* Task description: Write out the full listing again, exactly as it stands.

* Data for the task:
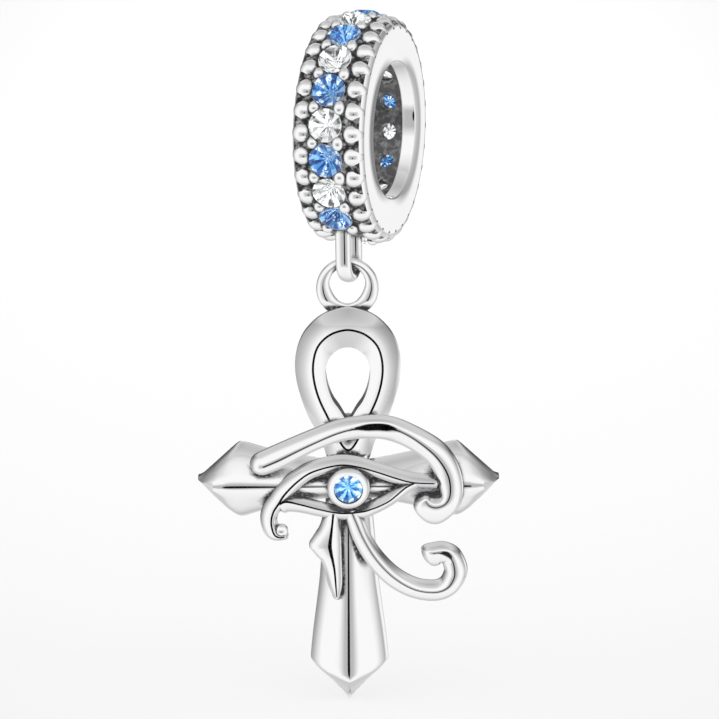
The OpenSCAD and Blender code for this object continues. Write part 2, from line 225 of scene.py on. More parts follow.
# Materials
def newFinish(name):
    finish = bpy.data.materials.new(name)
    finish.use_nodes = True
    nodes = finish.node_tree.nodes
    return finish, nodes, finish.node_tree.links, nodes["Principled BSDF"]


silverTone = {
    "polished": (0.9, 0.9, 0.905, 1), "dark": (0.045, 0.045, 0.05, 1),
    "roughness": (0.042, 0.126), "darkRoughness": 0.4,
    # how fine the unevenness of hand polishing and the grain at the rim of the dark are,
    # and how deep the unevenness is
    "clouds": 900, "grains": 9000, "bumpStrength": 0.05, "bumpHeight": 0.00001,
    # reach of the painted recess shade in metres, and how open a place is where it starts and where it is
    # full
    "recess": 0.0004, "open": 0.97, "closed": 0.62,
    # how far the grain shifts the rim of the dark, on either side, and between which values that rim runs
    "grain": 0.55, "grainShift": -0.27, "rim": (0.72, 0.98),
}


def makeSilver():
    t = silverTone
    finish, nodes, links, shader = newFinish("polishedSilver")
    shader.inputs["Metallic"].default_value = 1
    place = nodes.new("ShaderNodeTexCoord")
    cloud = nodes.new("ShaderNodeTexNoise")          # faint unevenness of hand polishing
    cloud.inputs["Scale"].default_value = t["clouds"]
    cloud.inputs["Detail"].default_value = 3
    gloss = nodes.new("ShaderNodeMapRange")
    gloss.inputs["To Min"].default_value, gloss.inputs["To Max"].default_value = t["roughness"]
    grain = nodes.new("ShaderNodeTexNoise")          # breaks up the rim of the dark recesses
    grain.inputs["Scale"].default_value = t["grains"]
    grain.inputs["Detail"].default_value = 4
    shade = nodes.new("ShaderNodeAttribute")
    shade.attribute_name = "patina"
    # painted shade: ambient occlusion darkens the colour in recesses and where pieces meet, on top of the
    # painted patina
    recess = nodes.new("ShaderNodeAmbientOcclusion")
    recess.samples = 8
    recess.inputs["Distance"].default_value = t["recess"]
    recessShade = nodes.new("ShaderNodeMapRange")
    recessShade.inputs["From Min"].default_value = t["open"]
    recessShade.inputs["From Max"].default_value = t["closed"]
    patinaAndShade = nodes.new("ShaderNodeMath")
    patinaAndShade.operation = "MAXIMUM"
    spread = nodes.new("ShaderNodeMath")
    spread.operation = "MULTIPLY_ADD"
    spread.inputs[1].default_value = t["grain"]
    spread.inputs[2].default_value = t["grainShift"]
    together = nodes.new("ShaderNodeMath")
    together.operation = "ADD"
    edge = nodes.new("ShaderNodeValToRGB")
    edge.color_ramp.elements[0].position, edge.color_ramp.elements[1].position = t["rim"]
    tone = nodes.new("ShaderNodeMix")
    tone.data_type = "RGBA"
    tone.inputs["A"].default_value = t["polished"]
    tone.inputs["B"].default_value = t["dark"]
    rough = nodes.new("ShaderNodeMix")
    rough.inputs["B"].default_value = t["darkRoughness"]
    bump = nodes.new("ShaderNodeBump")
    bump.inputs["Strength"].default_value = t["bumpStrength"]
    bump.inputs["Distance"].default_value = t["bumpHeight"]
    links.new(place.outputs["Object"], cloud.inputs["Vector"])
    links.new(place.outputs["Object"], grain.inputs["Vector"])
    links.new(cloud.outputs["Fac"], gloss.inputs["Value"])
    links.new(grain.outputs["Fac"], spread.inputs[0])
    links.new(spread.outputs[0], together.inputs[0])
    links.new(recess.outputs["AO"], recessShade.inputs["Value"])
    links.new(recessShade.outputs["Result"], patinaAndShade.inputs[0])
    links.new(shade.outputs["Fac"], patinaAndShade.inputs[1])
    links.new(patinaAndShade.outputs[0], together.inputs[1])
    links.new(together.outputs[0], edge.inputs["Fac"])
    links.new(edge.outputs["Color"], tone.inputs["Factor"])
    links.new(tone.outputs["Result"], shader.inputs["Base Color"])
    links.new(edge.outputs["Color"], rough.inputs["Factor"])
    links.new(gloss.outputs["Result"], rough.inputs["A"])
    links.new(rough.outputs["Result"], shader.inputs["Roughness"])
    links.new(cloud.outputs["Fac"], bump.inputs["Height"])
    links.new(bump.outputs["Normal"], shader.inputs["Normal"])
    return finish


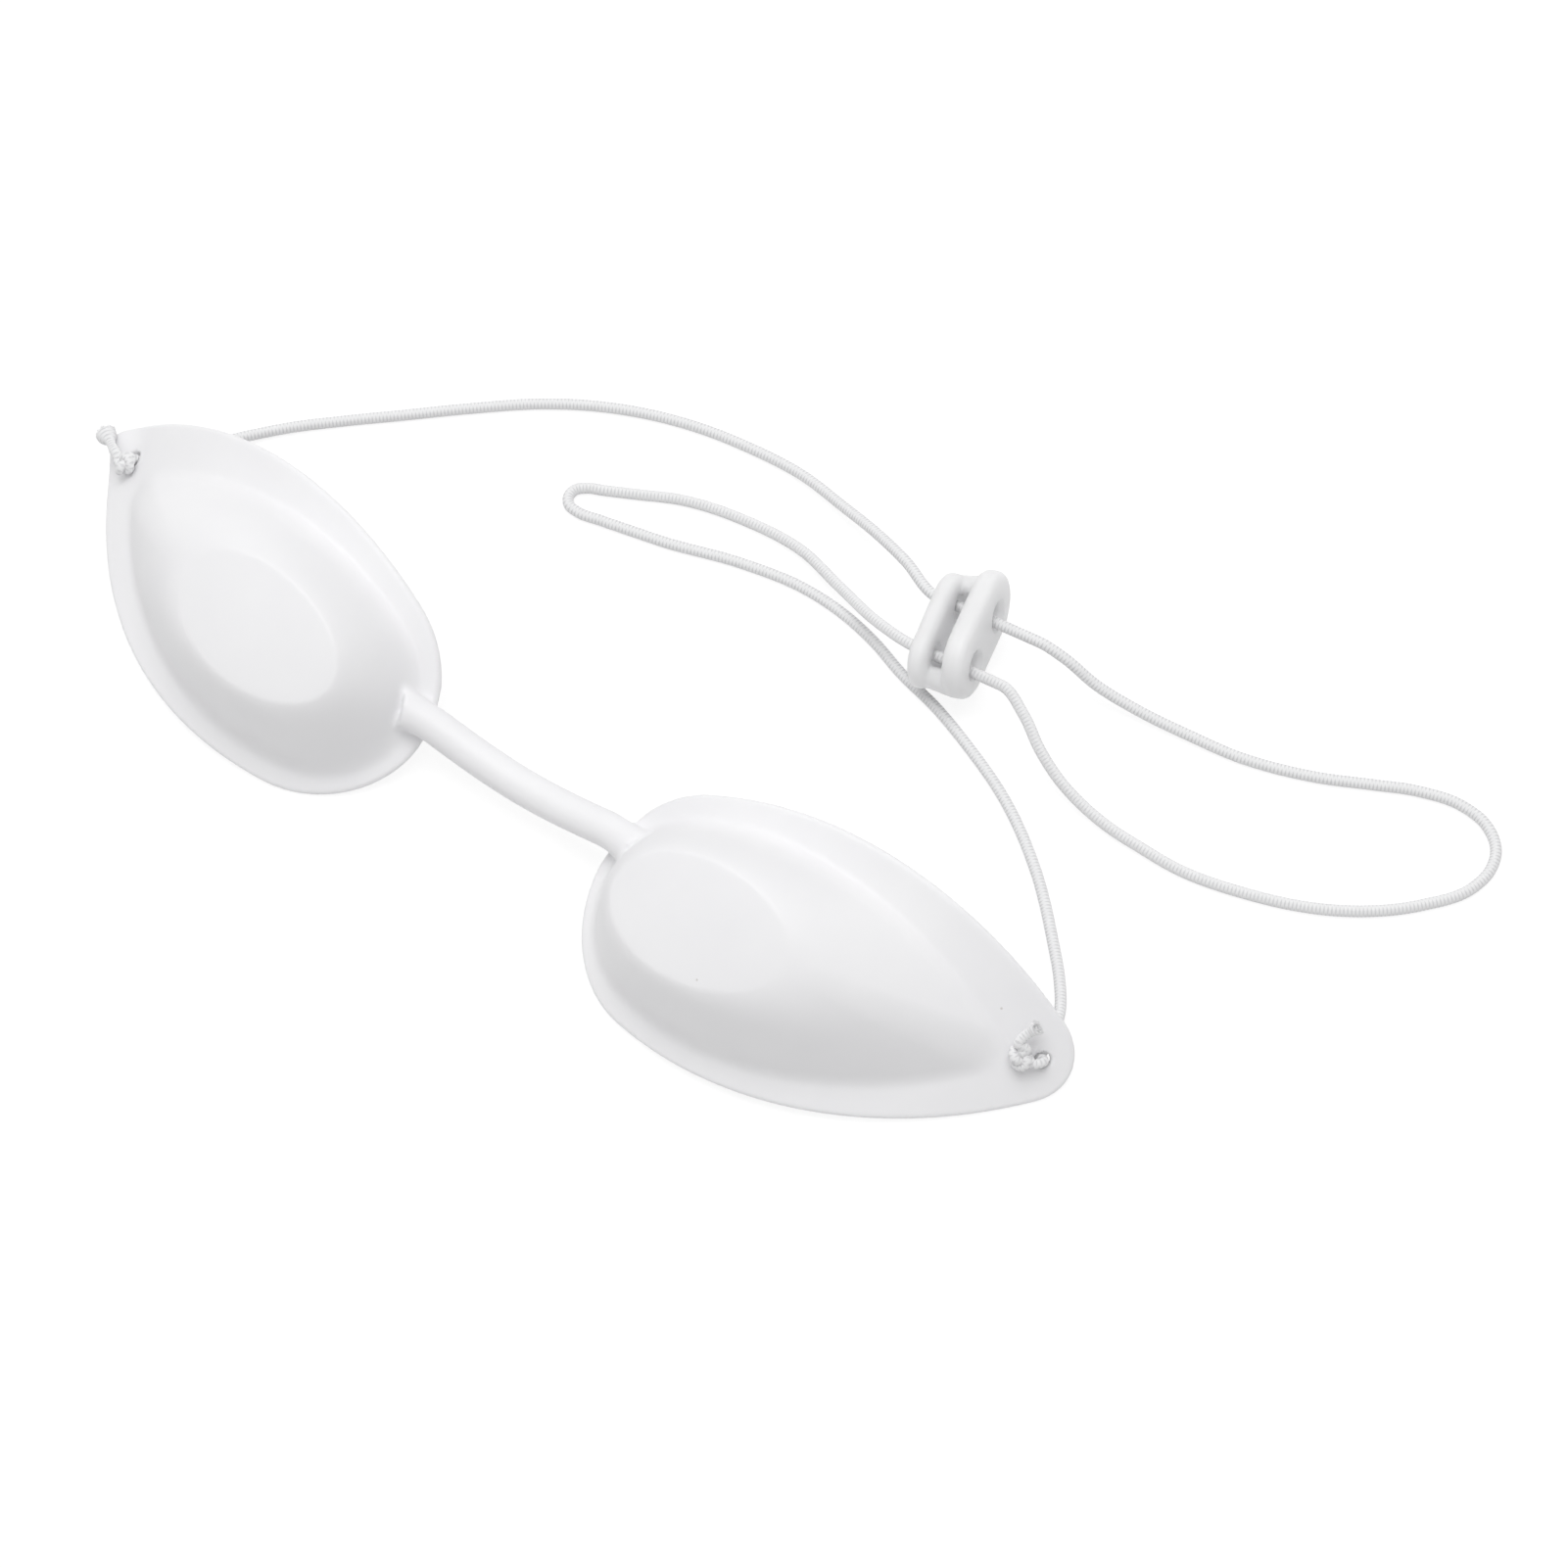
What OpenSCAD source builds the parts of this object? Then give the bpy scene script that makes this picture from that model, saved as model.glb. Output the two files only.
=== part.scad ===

* The result:
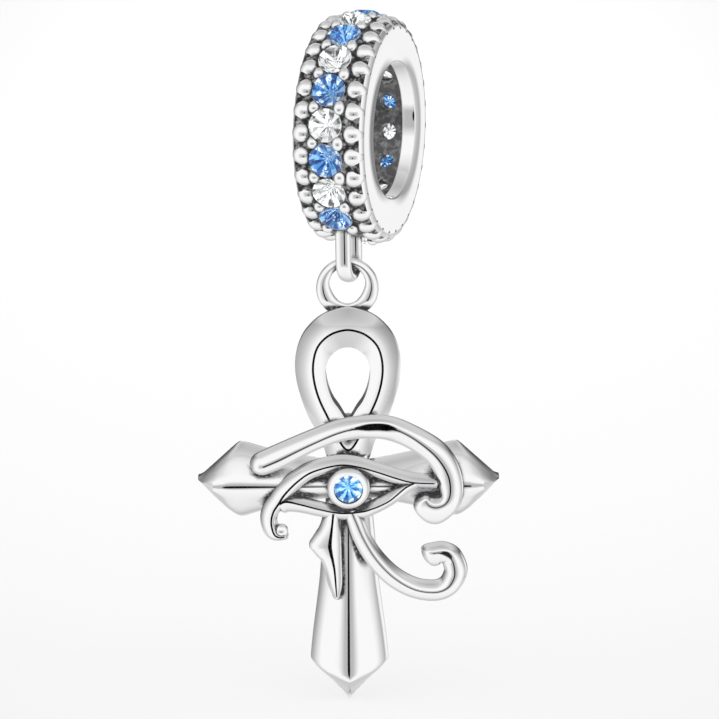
The OpenSCAD and Blender code for this object continues. Write part 2, from line 225 of scene.py on. More parts follow.
# Materials
def newFinish(name):
    finish = bpy.data.materials.new(name)
    finish.use_nodes = True
    nodes = finish.node_tree.nodes
    return finish, nodes, finish.node_tree.links, nodes["Principled BSDF"]


silverTone = {
    "polished": (0.9, 0.9, 0.905, 1), "dark": (0.045, 0.045, 0.05, 1),
    "roughness": (0.042, 0.126), "darkRoughness": 0.4,
    # how fine the unevenness of hand polishing and the grain at the rim of the dark are,
    # and how deep the unevenness is
    "clouds": 900, "grains": 9000, "bumpStrength": 0.05, "bumpHeight": 0.00001,
    # reach of the painted recess shade in metres, and how open a place is where it starts and where it is
    # full
    "recess": 0.0004, "open": 0.97, "closed": 0.62,
    # how far the grain shifts the rim of the dark, on either side, and between which values that rim runs
    "grain": 0.55, "grainShift": -0.27, "rim": (0.72, 0.98),
}


def makeSilver():
    t = silverTone
    finish, nodes, links, shader = newFinish("polishedSilver")
    shader.inputs["Metallic"].default_value = 1
    place = nodes.new("ShaderNodeTexCoord")
    cloud = nodes.new("ShaderNodeTexNoise")          # faint unevenness of hand polishing
    cloud.inputs["Scale"].default_value = t["clouds"]
    cloud.inputs["Detail"].default_value = 3
    gloss = nodes.new("ShaderNodeMapRange")
    gloss.inputs["To Min"].default_value, gloss.inputs["To Max"].default_value = t["roughness"]
    grain = nodes.new("ShaderNodeTexNoise")          # breaks up the rim of the dark recesses
    grain.inputs["Scale"].default_value = t["grains"]
    grain.inputs["Detail"].default_value = 4
    shade = nodes.new("ShaderNodeAttribute")
    shade.attribute_name = "patina"
    # painted shade: ambient occlusion darkens the colour in recesses and where pieces meet, on top of the
    # painted patina
    recess = nodes.new("ShaderNodeAmbientOcclusion")
    recess.samples = 8
    recess.inputs["Distance"].default_value = t["recess"]
    recessShade = nodes.new("ShaderNodeMapRange")
    recessShade.inputs["From Min"].default_value = t["open"]
    recessShade.inputs["From Max"].default_value = t["closed"]
    patinaAndShade = nodes.new("ShaderNodeMath")
    patinaAndShade.operation = "MAXIMUM"
    spread = nodes.new("ShaderNodeMath")
    spread.operation = "MULTIPLY_ADD"
    spread.inputs[1].default_value = t["grain"]
    spread.inputs[2].default_value = t["grainShift"]
    together = nodes.new("ShaderNodeMath")
    together.operation = "ADD"
    edge = nodes.new("ShaderNodeValToRGB")
    edge.color_ramp.elements[0].position, edge.color_ramp.elements[1].position = t["rim"]
    tone = nodes.new("ShaderNodeMix")
    tone.data_type = "RGBA"
    tone.inputs["A"].default_value = t["polished"]
    tone.inputs["B"].default_value = t["dark"]
    rough = nodes.new("ShaderNodeMix")
    rough.inputs["B"].default_value = t["darkRoughness"]
    bump = nodes.new("ShaderNodeBump")
    bump.inputs["Strength"].default_value = t["bumpStrength"]
    bump.inputs["Distance"].default_value = t["bumpHeight"]
    links.new(place.outputs["Object"], cloud.inputs["Vector"])
    links.new(place.outputs["Object"], grain.inputs["Vector"])
    links.new(cloud.outputs["Fac"], gloss.inputs["Value"])
    links.new(grain.outputs["Fac"], spread.inputs[0])
    links.new(spread.outputs[0], together.inputs[0])
    links.new(recess.outputs["AO"], recessShade.inputs["Value"])
    links.new(recessShade.outputs["Result"], patinaAndShade.inputs[0])
    links.new(shade.outputs["Fac"], patinaAndShade.inputs[1])
    links.new(patinaAndShade.outputs[0], together.inputs[1])
    links.new(together.outputs[0], edge.inputs["Fac"])
    links.new(edge.outputs["Color"], tone.inputs["Factor"])
    links.new(tone.outputs["Result"], shader.inputs["Base Color"])
    links.new(edge.outputs["Color"], rough.inputs["Factor"])
    links.new(gloss.outputs["Result"], rough.inputs["A"])
    links.new(rough.outputs["Result"], shader.inputs["Roughness"])
    links.new(cloud.outputs["Fac"], bump.inputs["Height"])
    links.new(bump.outputs["Normal"], shader.inputs["Normal"])
    return finish


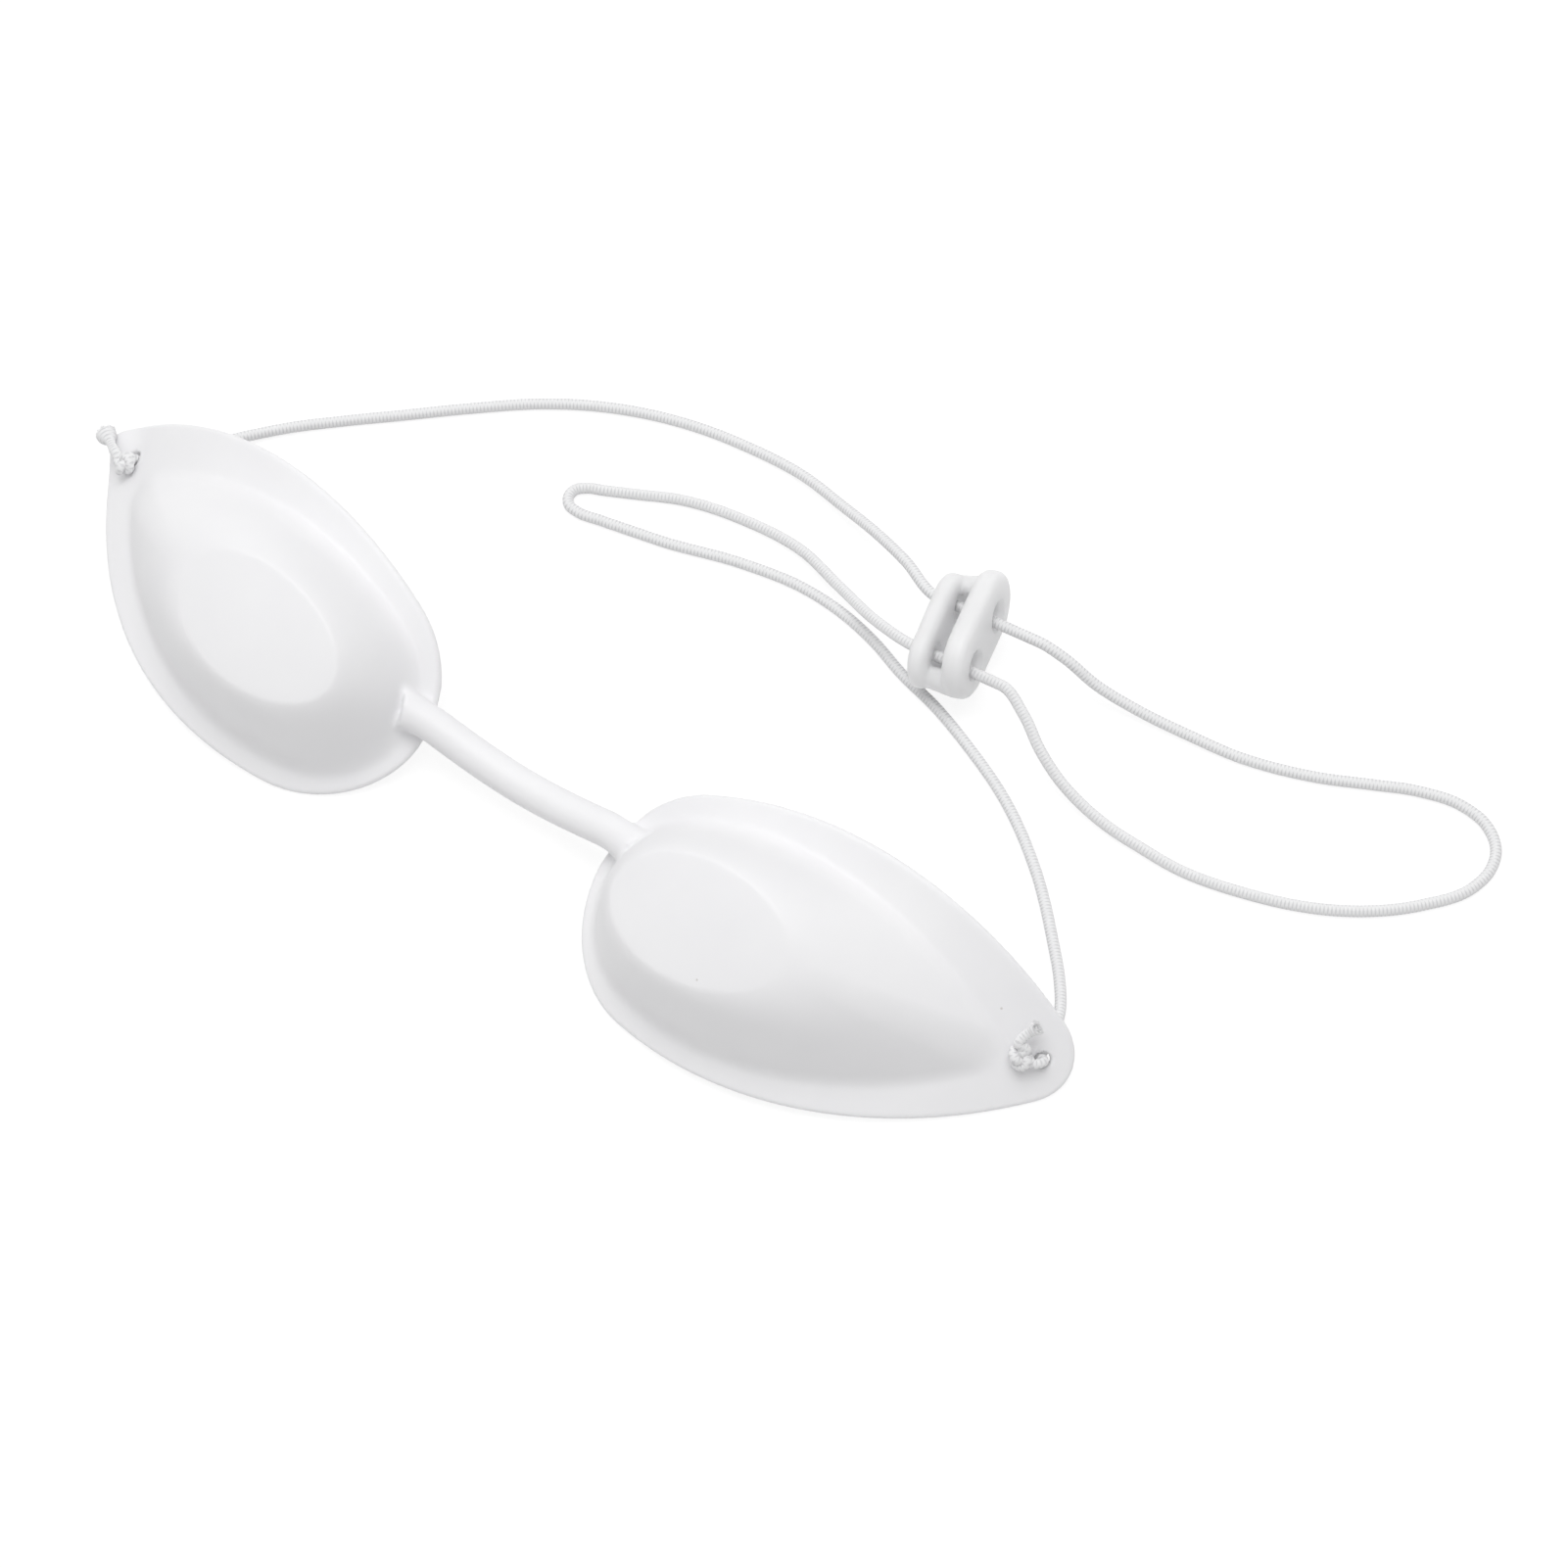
What OpenSCAD source builds the parts of this object? Then give the bpy scene script that makes this picture from that model, saved as model.glb. Output the two files only.
=== part.scad ===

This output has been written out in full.